A revised kinematic model for the relative motion between Pacific oceanic plates and North America since the Late Cretaceous

The convergence between the Pacific, Farallon, and Kula oceanic plates and the North American plate has provided a driving force for tectonic processes that have shaped the western margin of North America. Yet reconstructions of plate motion in the Pacific basin have traditionally relied on the assumption of fixed hot spots. In the last decade, substantial Cretaceous to Paleogene motion between the Pacific and Atlantic hot spots has been recognized, providing motivation to reevaluate the history of relative motion between Pacific oceanic plates and North America by means of plate circuit reconstructions.
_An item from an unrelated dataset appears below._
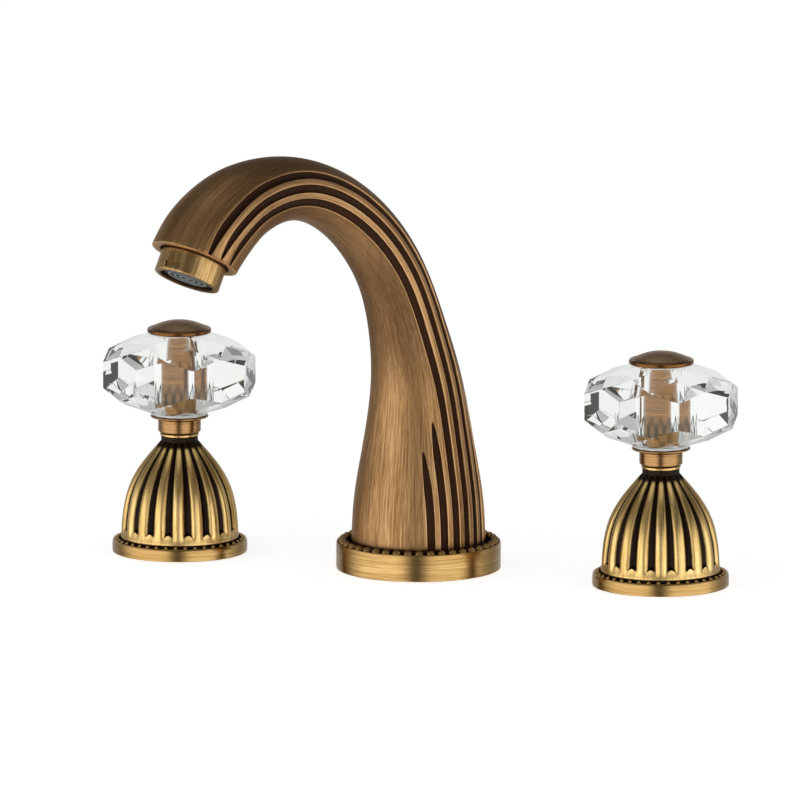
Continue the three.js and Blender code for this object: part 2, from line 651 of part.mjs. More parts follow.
function addValve(name, side) {
  const valve = new THREE.Group();
  valve.position.x = -side * VALVE_SPREAD;
  model.add(valve);
  const add = (piece, geometry, colour) => place(valve, `${name}_${piece}`, geometry, colour);
  const bore = VALVE_R + GAP;
  const clamp = underDeck(VALVE_R, VALVE_NUT_FLATS, NUT_HEIGHT - 1);

  add('gasket', washer(bore + 0.5, RING_GASKET_R, 0, 1.2, SEEN_SIDES), 'rubber');
  add('base_ring', baseRing(), 'bright_brass');
  add('bell', bell(), 'bright_brass');
  add('valve_body', valveBody(side), 'raw_brass');
  add('lock_nut', hexNut(LOCK_NUT_FLATS, bore, 3.8, 9.5), 'raw_brass');
  add('rubber_washer', clamp.rubber, 'rubber');
  add('steel_washer', clamp.steel, 'steel');
  add('lower_nut', clamp.nut, 'raw_brass');
  add('cartridge_seal', washer(INLET_BORE + 0.3, 9, -11.7, -10.2), 'rubber');
  add('cartridge_body', cartridgeBody(), 'plastic');
  add('disc_fixed', ceramicDisc(-9.6, -6.1), 'ceramic');
  add('bonnet_nut', turned([
    [12.7, 14], [14.3, 14], [14.3, 24.5], [6, 24.5], [6, 22.6], [12.7, 22.6],
  ], FITTED_SIDES), 'raw_brass');

  add('disc_turning', ceramicDisc(-5.8, -2.8), 'ceramic');
  add('spindle', spindle(), 'raw_brass');

  const knob = new THREE.Group();
  knob.position.z = KNOB_LIFT;
  valve.add(knob);
  const addToKnob = (piece, geometry, colour) => place(knob, `${name}_${piece}`, geometry, colour);
  addToKnob('knob_collar', knobCollar(), 'brass');
  addToKnob('knob_sleeve', knobSleeve(), 'bright_brass');
  addToKnob('knob_screw', knobScrew(), 'steel');
  addToKnob('crystal_pad', washer(SLEEVE_R + GAP, 11, 53.5, 54.4), 'plastic');
  addToKnob('knob_crystal', knobCrystal(), 'crystal');
  addToKnob('knob_cap', knobCap(), 'dark_brass');
}

addSpout();
addValve('hot', 1);
addValve('cold', -1);

export default model;
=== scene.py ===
"""Looks of a three-hole basin mixer: arched brass spout and two crystal-knob valves.

Shapes are written in millimetres in the part's own frame, and scaled as their meshes are made.
"""

import json
import math

import bmesh
import bpy
import numpy as np
from mathutils import Matrix, Vector


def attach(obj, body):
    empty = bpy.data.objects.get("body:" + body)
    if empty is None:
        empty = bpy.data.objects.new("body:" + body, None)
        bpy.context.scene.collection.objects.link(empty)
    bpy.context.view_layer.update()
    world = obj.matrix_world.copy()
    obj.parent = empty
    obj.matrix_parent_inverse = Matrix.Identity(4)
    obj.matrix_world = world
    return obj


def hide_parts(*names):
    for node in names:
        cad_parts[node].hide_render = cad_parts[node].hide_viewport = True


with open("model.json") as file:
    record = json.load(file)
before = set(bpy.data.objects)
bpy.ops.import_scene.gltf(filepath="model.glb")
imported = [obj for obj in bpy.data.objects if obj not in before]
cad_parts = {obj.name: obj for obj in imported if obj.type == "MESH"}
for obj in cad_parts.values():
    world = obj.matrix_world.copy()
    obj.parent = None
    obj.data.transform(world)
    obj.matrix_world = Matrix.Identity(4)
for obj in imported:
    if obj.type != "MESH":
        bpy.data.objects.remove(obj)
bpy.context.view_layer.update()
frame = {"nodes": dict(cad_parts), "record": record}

MM = 0.001
TURN = 2 * math.pi

# -------------------- driving dimensions, in mm
JOINTS = {joint["name"]: joint for joint in frame["record"]["behaviour"]["joints"]}
VALVE_X = {side: JOINTS[f"{side}_knob_turn"]["pos_m"][0] / MM for side in ("hot", "cold")}
SPOUT_TURN = math.radians(-22)

# the spout's centre line: reach and height, with the body's radius there
SPOUT_STATIONS = (
    (0, 5.6, 26.1), (0, 26.8, 25.2), (0, 48.5, 21.8), (1.5, 74.3, 17.7), (6.1, 93.9, 15.2),
    (15.4, 117.1, 13.5), (26.1, 131.8, 12.9), (45.1, 147.6, 12.15), (70.6, 157.3, 12.15),
    (93.4, 156.6, 14.3), (103.2, 153.7, 15.5), (113.0, 148.3, 16.6), (121.4, 141.3, 17.1),
    (125.2, 136.6, 17.1),
)
OUTLET_TILT = math.radians(28.5)
SPOUT_STEP = 1.3  # between two rings of the body
GRAIN_R = 25.0  # where the grain is read, whatever the piece's own radius
WATERWAY_R = 8.0
SOCKET_R = 13.15
SOCKET_DEPTH = 9.8

GROOVE_PITCH = 5.45
GROOVE_DEPTH = 1.25
GROOVE_SIDE = (math.radians(90), math.radians(87), math.radians(79))
# how far short of the rim each long row ends, and the height at which each short row ends
LONG_ROWS = {-1: -1.9, 0: -0.3, 1: -1.5}
SHORT_ROWS = {-5: 47, -4: 54, -3: 62, -2: 70, 2: 62.5, 3: 51}
# across one groove: distance from its middle and share of its depth
GROOVE_HALF = ((0.85, 0.95), (1.32, 0.74), (1.52, 0.28), (1.7, 0.04), (1.98, 0.0))
GROOVE_SECTION = (*((-x, share) for x, share in reversed(GROOVE_HALF)), (0.0, 1.0), *GROOVE_HALF)

AERATOR_R = 12.85
AERATOR_BORE = 11.0
AERATOR_DROP = 9.0

FLANGE_R = 32.0
FLANGE_TOP = 10.75
FLANGE_BEADS = 42
RING_R = 26.4
RING_TOP = 5.1
RING_BEADS = 40

# the bell's outline: radius and height
BELL_STATIONS = (
    (23.1, 6.4), (22.8, 12.5), (21.9, 19.0), (19.6, 26.6), (15.3, 34.1), (10.1, 40.6), (7.4, 43.7),
)
BELL_FOOT = 3.9
BELL_FLUTES = 18
FLUTE_DEPTH = 1.7
RIDGE_TURN = math.radians(-69.6)

KNOB_LIFT = 0.8  # raises the knob's pieces on their spindle
CRYSTAL_MIDDLE = 70.1
CRYSTAL_SIDES = 8
CRYSTAL_TURN = math.radians(-56.7)
CRYSTAL_BORE = 8.1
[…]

This paper presents new kinematic models based on two alternative plate circuits linking the Pacific plate to North America since Late Cretaceous time. When compared to models relying on fixity of Pacific and Indo‐Atlantic hot spots, our reconstructions suggest that the Pacific‐Kula and Pacific‐Farallon ridges were ∼600–1000 km closer to the western margin of North America and hence that the Farallon and Kula plates were smaller in Late Cretaceous to middle Eocene time. These findings cast significant doubt on the viability of a configuration of the Farallon‐Kula ridge that juxtaposes the Kula plate with the southern part of the paleo‐North American margin during this time interval. The results of our new reconstructions also suggest more oblique convergence between the Farallon (or Kula) plate and North America from the Late Cretaceous to the middle Eocene related to the combination of dominantly northwest motion of the Pacific plate and steady southwest motion of North America. This provides an efficient mechanism for the coast‐parallel translation of some accreted terranes of North America. It may also explain the structure of geological units in western North America, such as the Central Belt of the Franciscan Complex, which show a dominant coast‐parallel fabric formed during an interval coeval with the episode of oblique convergence.